Fatty acids are made of carbon chains of differing lengths. They are considered saturated
if all of the carbon atoms are saturated with hydrogen atoms. Unsaturated fats
do not have all of their carbon atoms saturated by bonding to hydrogen atoms. Unsaturated fats are healthier for your heart.
Make a fatty acid chain.
Butter. Margarine. Butter.
- Melt half a cup of margarine and half a cup of butter and keep them in separate containers.
- Do a blind taste test and see if you can identify which is which. (Generally we do not taste science experiments, but you know these are food products.)
- Add a drop of both to a napkin or sheet of paper. Observe what happens.
- Mix one tablespoon of each with one tablespoon of water. What happens.
- Mix one tablespoon of butter and one tablespoon of margarine. Which mixes with which?
- Leave both out for several hours. Which will resolidify?
Discuss that butter is an animal product made from cream. Margarine is a vegetable product made from corn oil. Which is unsaturated? (Answer: Margarine)
Fat is Flavor
The properties of fat help to give food flavor. Try eating cooked noodles with and without butter or margarine. Which tastes better?
Sprinkle both with parmesan cheese. Do you taste the cheese better with or without the butter?
Keep in mind how many extra calories are in fat. Think of how much fat you want to add to your diet in order to temporarily please your taste buds.
Hydrophobic Fat: Avoids Water
Activity: Try Mixing Fats and Water
Water and fats do not mix well. Try it. In a tall, thin container add some cooking oil. Add water that has been dyed blue or any other color. Watch how they separate from each other.
Notice how many salad dressings have their oil and water mixtures separated and need to be mixed by shaking. They won’t stay together too long.

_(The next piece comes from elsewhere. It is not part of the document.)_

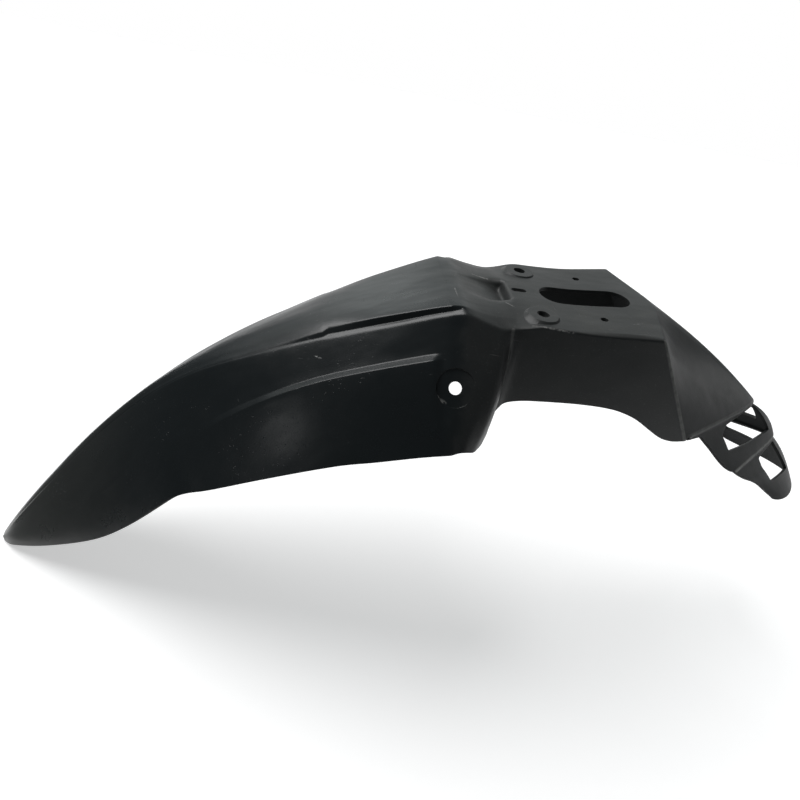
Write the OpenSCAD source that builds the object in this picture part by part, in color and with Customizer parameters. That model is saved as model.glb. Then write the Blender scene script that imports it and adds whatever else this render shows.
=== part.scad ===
// High front mudguard for an off-road motorcycle, moulded in one piece.
// X runs rearward, Y to the right-hand side, Z up. The origin is the centre of the
// bolt pattern, at the height of the raised pads that seat under the fork yoke.

/* [Wheel] */
// Height of the bolt centre above the wheel axle
axle_drop = 396; // [385:1:410]
// Distance of the bolt centre behind the wheel axle
axle_lead = 28; // [20:1:36]

/* [Moulding] */
// Wall of the moulding
wall = 2.6; // [2:0.1:3.2]

/* [Beak] */
// Angle of the nose tip ahead of the wheel's top
nose_angle = 74.3; // [74:0.1:75.4]
// Lowest radius of the deck edge about the axle
deck_r = 376; // [370:1:382]
// Half width of the deck where it meets the plate
deck_half_w = 44; // [36:1:48]
// Radius of the skirt's hem about the axle
hem_r = 325; // [315:1:335]
// Half width of the beak at its widest
beak_half_w = 97; // [85:1:105]
// Outward bulge of the side walls
side_bulge = 3; // [0:0.5:5]
// Step of the long ledge on each side
ledge_step = 5; // [2:0.5:7]
// Height of the vent step beside the deck
vent_step = 7; // [4:0.5:8]
// Step of the lip round the nose
lip_step = 1.6; // [0.5:0.1:2.5]

/* [Side holes] */
// Diameter of the hole in each side wall
side_hole_d = 8.5; // [6:0.5:10]
// Angle of the side holes ahead of the wheel's top
side_hole_angle = -8; // [-8.5:0.1:-7.5]
// Depth of the flat recess round each
recess_depth = 1; // [0.5:0.1:1.4]
// Diameter of the flat recess round it
side_recess_d = 25; // [20:1:30]

/* [Plate] */
// Front end of the plate ahead of the bolt centre
plate_front = 38; // [36:1:42]
// Rear corners of the plate behind the bolt centre
plate_rear = 55; // [50:1:60]
// Rear point of the plate on the centre line
plate_point = 72; // [68:1:78]
// Half width of the plate at its front
plate_front_half_w = 48; // [46:1:52]
// Half width of the plate at its rear corners
plate_rear_half_w = 56; // [52:1:58]
// Depth of the trough ahead of the plate
trough_depth = 8; // [4:0.5:10]
// Half width of the trough
trough_half_w = 14; // [10:1:18]

/* [Bolt pattern] */
// Distance from the front bolts to the rear bolts
bolt_length = 44; // [40:1:48]
// Distance between the two front bolts
front_bolt_width = 68; // [62:1:72]
// Distance between the two rear bolts
rear_bolt_width = 63; // [58:1:68]
// Diameter of the front bolt holes
front_bolt_d = 8.5; // [6.5:0.5:9]
// Diameter of the rear bolt holes
rear_bolt_d = 5.2; // [4.5:0.1:6.5]
// Diameter of the raised pad round each front bolt
pad_d = 22; // [18:1:24]
// Height of the pads above the plate
pad_rise = 0.6; // [0.4:0.1:1.5]
// Front end of the small locating slot, ahead of the bolt centre
key_front = 36; // [34:0.5:37]
// Rear end of the small locating slot, ahead of the bolt centre
key_rear = 25; // [20:0.5:28]
// Width of the small locating slot
key_w = 5; // [4:0.5:7]
// Front end of the long slot, ahead of the bolt centre
slot_front = 15; // [10:1:18]
// Rear end of the long slot, behind the bolt centre
slot_rear = 51.5; // [48:0.5:54]
// Width of the long slot
slot_w = 25; // [18:1:28]

/* [Waist] */
// Depth of the waist walls below the plate
waist_depth = 54; // [50:1:60]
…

Why? Water molecules are polar with slight charge - almost like a magnet - one side is positive and one is negative. Substances that mix easily with water usually have a charge as well. Fats do not have a charge, hence will not mix.
Fun With Food Dye
Here’s a fun experiment. Pour milk into a wide container like a pie dish. Gently add drops of different food coloring to the milk. Try not to disturb the surface. Now, add a single drop of dish soap to the milk. The colors will begin to swirl as the hydrophobic (water hating/fat loving) end of the soap molecules bind to the fat molecules in milk. When the reaction ends, add another drop to the dish again and the reaction continues.
Try with different types of milk: whole milk, cream, fat free milk. You can write a hypothesis about how the amount of fat in the different types of milk will affect the food dye and create a science experiment.
Soap, Water, and Fat
Soap is a unique substance. One part of its molecules have a charge, so it is considered hydrophilic (water loving.) The other part of a soap molecule does not have a charge and is water hating (hydrophobic) and fat loving.
Do you see how dish soap cleans your plate after a greasy meal? A molecule of soap attaches to a molecule of fat. The other end of the soap molecule attaches to the water and sweeps the grease away. Try washing a greasy plate with and without dishsoap.